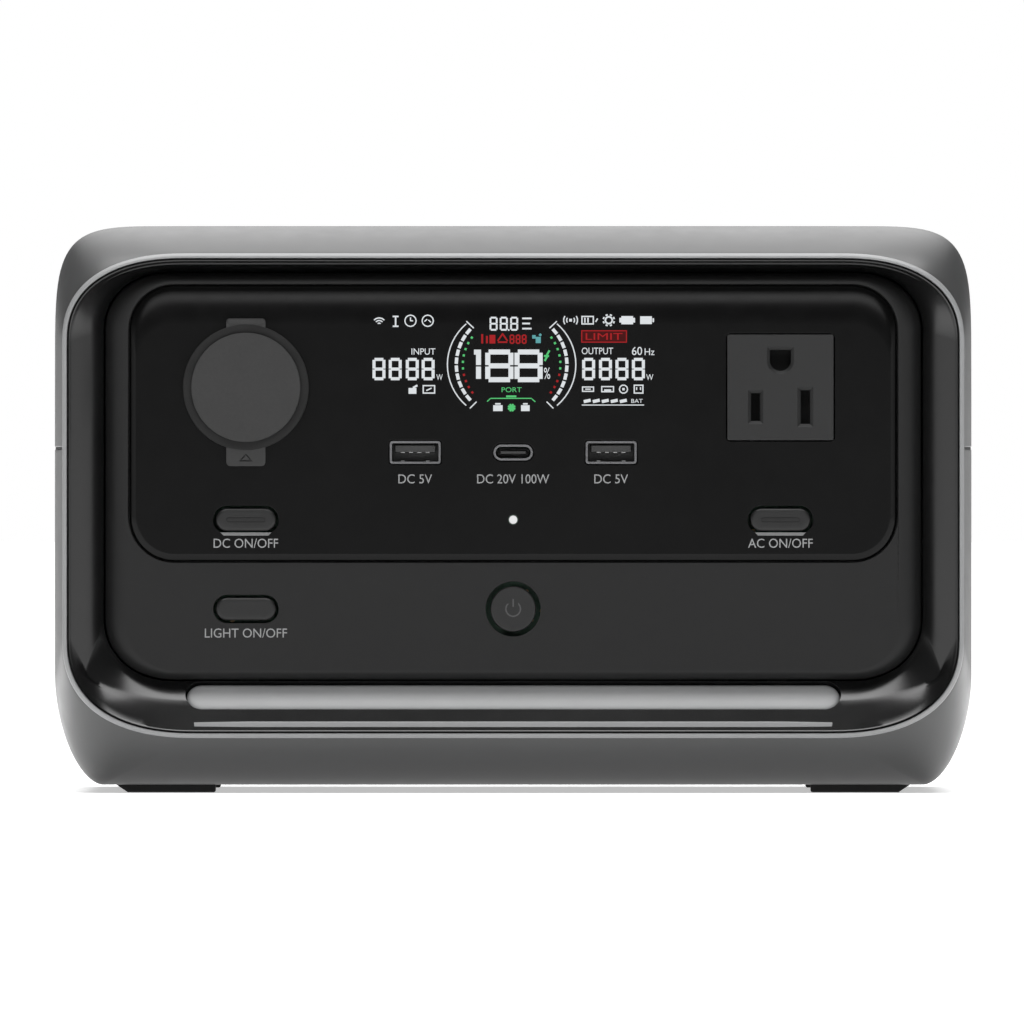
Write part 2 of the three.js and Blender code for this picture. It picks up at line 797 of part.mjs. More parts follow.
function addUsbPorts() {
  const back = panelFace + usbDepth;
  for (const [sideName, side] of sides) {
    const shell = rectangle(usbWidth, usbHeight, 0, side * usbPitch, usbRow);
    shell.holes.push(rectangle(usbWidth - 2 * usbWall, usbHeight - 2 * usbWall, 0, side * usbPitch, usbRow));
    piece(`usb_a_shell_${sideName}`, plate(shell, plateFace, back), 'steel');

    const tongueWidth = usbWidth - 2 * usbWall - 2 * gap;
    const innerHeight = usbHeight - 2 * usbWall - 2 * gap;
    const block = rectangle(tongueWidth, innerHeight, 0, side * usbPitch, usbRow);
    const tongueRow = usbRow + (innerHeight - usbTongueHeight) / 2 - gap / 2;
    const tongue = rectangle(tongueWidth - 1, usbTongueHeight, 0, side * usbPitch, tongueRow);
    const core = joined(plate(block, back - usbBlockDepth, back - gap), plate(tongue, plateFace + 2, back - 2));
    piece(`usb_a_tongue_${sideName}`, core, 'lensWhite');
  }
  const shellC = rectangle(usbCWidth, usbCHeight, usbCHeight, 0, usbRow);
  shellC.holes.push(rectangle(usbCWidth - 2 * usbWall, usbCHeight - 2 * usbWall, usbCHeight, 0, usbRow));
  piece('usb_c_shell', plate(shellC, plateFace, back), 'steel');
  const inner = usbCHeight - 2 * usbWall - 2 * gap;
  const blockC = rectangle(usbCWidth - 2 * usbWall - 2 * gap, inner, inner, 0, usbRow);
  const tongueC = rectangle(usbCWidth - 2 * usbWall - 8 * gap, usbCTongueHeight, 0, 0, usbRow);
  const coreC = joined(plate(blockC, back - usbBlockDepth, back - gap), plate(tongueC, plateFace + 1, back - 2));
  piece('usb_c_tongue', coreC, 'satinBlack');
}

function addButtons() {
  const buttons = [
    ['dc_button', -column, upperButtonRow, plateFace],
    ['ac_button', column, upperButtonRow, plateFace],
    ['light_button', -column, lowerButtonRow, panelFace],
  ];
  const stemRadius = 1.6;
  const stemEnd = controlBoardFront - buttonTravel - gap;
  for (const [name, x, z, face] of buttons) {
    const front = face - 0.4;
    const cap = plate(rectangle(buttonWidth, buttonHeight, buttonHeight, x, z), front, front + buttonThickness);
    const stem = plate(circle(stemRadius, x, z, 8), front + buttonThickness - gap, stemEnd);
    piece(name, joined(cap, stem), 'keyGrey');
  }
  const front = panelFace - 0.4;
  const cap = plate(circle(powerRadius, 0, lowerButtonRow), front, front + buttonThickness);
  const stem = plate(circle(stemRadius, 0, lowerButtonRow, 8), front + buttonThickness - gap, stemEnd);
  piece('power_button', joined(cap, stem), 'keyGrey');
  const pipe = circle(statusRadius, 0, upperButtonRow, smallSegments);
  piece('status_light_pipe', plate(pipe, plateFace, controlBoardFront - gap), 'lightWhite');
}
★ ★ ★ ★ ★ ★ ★
Task brief: Please write out the material word for word from its first line through the line holding "plate(shell, plateFace, back), 'steel');", including both, and no line past it.

Answer below:
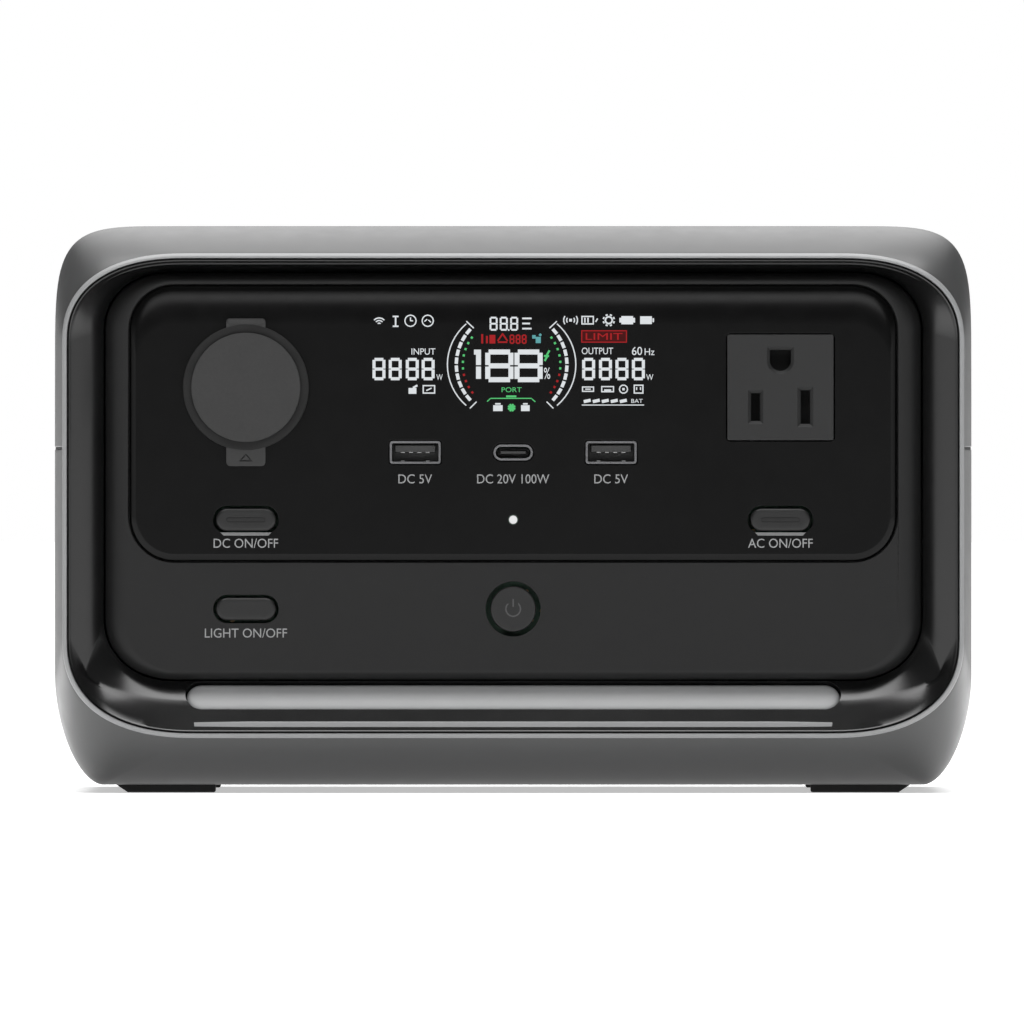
Write part 2 of the three.js and Blender code for this picture. It picks up at line 797 of part.mjs. More parts follow.
function addUsbPorts() {
  const back = panelFace + usbDepth;
  for (const [sideName, side] of sides) {
    const shell = rectangle(usbWidth, usbHeight, 0, side * usbPitch, usbRow);
    shell.holes.push(rectangle(usbWidth - 2 * usbWall, usbHeight - 2 * usbWall, 0, side * usbPitch, usbRow));
    piece(`usb_a_shell_${sideName}`, plate(shell, plateFace, back), 'steel');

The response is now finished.